Four Tips for Squelching Negative Social Media Backlash

By Ashley Verrill, CRM Analyst for Software Advice and Managing Editor for the Customer Service Investigator

Customer service expert, consultant and author Micah Solomon told me recently about one question that consistently dominates group discussion at his public speaking events:

“Isn’t my brand and company in danger out there in the social media universe?”

The truth is, you can’t guarantee safety when any teenager with a grudge can share their angst online to a broad network – fast. It behooves any business to prepare for this possibly. This is particularly true for convenience stores and other retailers that experience hundreds of customer interactions everyday. Whether it’s your fault or not, every one of those consumers is a potential online detractor.

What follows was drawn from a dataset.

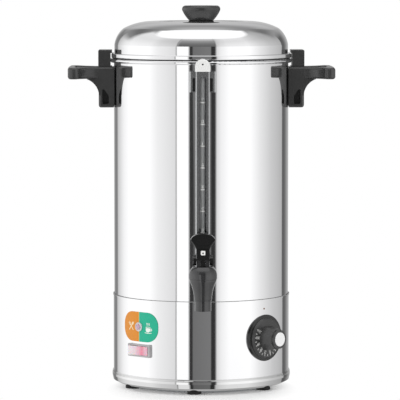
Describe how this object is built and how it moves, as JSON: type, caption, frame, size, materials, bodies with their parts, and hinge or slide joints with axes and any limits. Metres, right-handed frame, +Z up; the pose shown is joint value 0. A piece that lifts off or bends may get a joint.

Unfortunately, you can’t simply bury your head in the sand and avoid social media altogether.

“I guarantee your customers are already using [social media], and they’re probably already talking about your brand,” Fergus Griffin told me a few months ago. He serves as the senior vice president of solutions marketing for SalesForce.com, a CRM and social media service provider.

So what can you do? Here’s four tips Solomon shared with us recently for managing your response under social media assault.

Know You Can Always Turn a Negative to a Positive
So let’s say you wake up one morning to a flood of tweets about your store’s decision to carry a certain controversial product.

“Boycott [@Store_Twitter]! They carry [product x]! Unacceptable! Total #FAIL”

Stop. Breathe. Then reach out to sender directly. It’s important not to be defensive, or contentious in your response. Be thoughtful and sincere. I’ve taken this approach again and again, and most of the time these online critics are so surprised they actually convert and become an advocate. Even if they don’t, at least you have a better chance at mitigating the backlash.

When you do respond directly, be sure to post publicly first so the customer’s following, and yours, can see in writing that you listen and respond if there’s an issue. You want your social media network to know that you care. This might be something general that thanks them for the feedback and expresses your desire to address the concern. Then, take the conversation “backchannel,” or in a direct message or email. Include an email address and phone number you have immediate access to. And of course express sincere regret and concern when you do connect with them directly.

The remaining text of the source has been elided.